La plus belle histoire des femmes - Sylviane Agacinski, Nicole Bacharan, Françoise Héritier et Michelle Perrot (1)
…commence plutôt mal.
Il s’agit d’un ouvrage que je n’ai pas fini de lire, mais qui m’a déjà bien marquée… Vous comprenez, j’aurai tellement aimé qu’ait existé un matriarcat primitif, ou même juste un temps heureux où les femmes ne seraient pas des pondeuses-lessiveuses, ou encore apprendre que la domination masculine, c’est juste culturel.
Françoise Héritier, Michelle Perrot, Sylviane Agacinski et Nicole Bacharan, respectivement anthropologue et professeure honoraire au Collège de France, historienne spécialiste de l’histoire des femmes, philosophe, et politologue-historienne, s’y mettent à quatre pour retracer l’histoire du sexe faible. Dans ce dialogue à 8 mains (où l’on pensera souvent aux hominidés angoissés de Roy Lewis), elles affirment ni plus ni moins que la domination masculine sur le corps des femmes est à l’origine même – en tout cas concomitant – de l’élévation de notre espèce en être socialement évolué. Que cette domination est associée partout et depuis toujours à la dépréciation du sexe féminin. Qu’on est toujours dans ce « modèle archaïque dominant ».

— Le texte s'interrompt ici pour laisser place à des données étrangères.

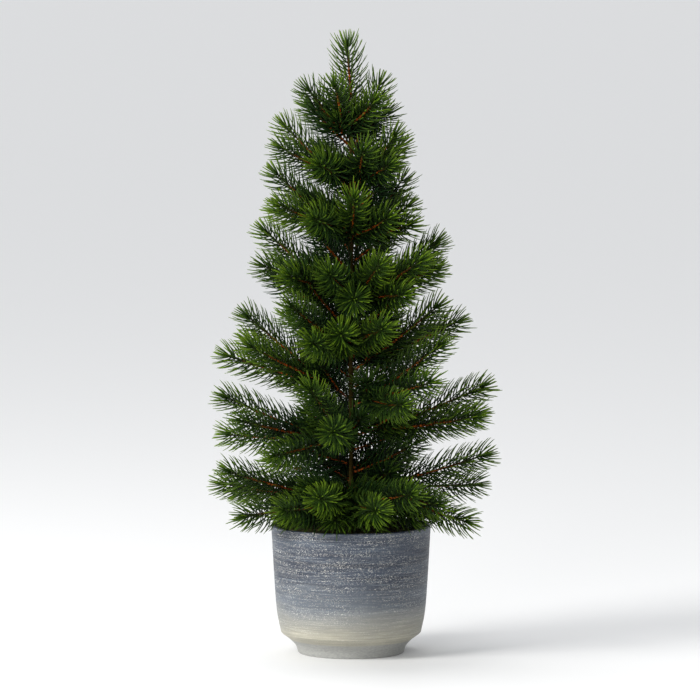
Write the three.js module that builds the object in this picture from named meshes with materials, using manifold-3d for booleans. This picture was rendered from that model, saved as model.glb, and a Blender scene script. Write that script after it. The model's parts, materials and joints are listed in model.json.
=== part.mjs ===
// Artificial tabletop fir tree in a glazed planter.
// Millimetres, +Z up. The origin is the centre of the planter's flat underside.
// Bearings are measured from +X towards +Y: 0 is right, 90 is back, 180 is left, 270 is front.
import * as THREE from 'three';
import { mergeVertices } from 'three/addons/utils/BufferGeometryUtils.js';
import Module from 'manifold-3d';

const wasm = await Module();
wasm.setup();

// ---------- driving dimensions ----------
const GAP = 0.35;                 // clearance between pieces that touch
const TUNNEL_CLEARANCE = 0.5;     // clearance all round a wire or rod in its socket

const PLANTER_HEIGHT = 126;
const PLANTER_RIM_RADIUS = 78.3;
const PLANTER_WALL = 5;
const RIM_ROUNDING = 1.5;
const PLANTER_FLOOR = 9;
const PLANTER_FOOT_RADIUS = 52.3;
const SHOULDER_HEIGHT = 20.5;     // where the side turns in towards the foot
const SHOULDER_RADIUS = 69;

const POT_FLOOR_RADIUS = 46;      // the plastic grower's pot inside the planter
const POT_RIM_RADIUS = 64;
const POT_TOP = 110;
const POT_WALL = 1.2;
const POT_LIP = 2;                // how far the pot's lip stands out
const POT_LIP_HEIGHT = 3;
const BALLAST_TOP = 50;
const FOAM_TOP = 111.5;

const MOSS_TOP = 120;
const MOSS_THICKNESS = 8;
const MOSS_RADIUS = 70;
const MOSS_EDGE_DROP = 4;         // how much lower the moss is at its edge
const MOSS_EDGE_WIDTH = 8;

const TRUNK_ROD_RADIUS = 1.5;
const TRUNK_ROD_TOP = 545;
const TAPE_THICKNESS = 1.2;
const TAPE_TOP = 522;
const TAPE_TAPER = 0.3;           // how much thinner the tape is at the top

const LEADER_TIP = [-4, 0, 594];
const LEADER_SPRAY = 8;           // radius of the leader's needles in the solid
const LEADER_COLLAR = 4;          // how far the cut for the leader's socket starts below its foot

const WIRE_RADIUS = 0.9;
const WIRE_REACH = 0.45;          // the part of a branch's stem that its wire runs through
const ROOT_RADIUS = 4.3;          // distance from the trunk's axis to the start of a branch wire
const SPRAY_START = 6;            // bare wire between the trunk and the first needles
const SPRAY_CORE = 2.4;           // radius left solid in the valleys between the fins of needles
const FORK = 0.16;                // share of the main stem at which the side stems leave it
const TIP_LIFT = 0.08;            // how much more steeply a stem rises at its tip than on the whole
const TIP_STRAIGHTNESS = 0.5;     // share of a stem's span over which it keeps its last direction
const FINS = 4;
const NEEDLE_OVERHANG = 13;       // how far the needles reach past the end of a stem

// Sides of the turned and round pieces.
const PLANTER_SIDES = 40;
const POT_SIDES = 28;             // the pot and the plugs that fill it
const MOSS_SIDES = 24;
const TRUNK_SIDES = 10;
const WIRE_SIDES = 6;
const WIRE_STEPS = 3;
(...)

Que ce qui serait culturel, en revanche, et joliment évolué, ce serait qu’on arrête ces conneries.
Partout, en tout temps et en tout lieu, le masculin est considéré comme supérieur au féminin. Dès l’origine de l’humanité s’est installée ce que j’appelle la « valence différentielle des sexes » : les deux sexes ne sont pas d’égale valeur, l’un « vaut » plus que l’autre.
- Comment êtes-vous parvenue à cette conclusion ?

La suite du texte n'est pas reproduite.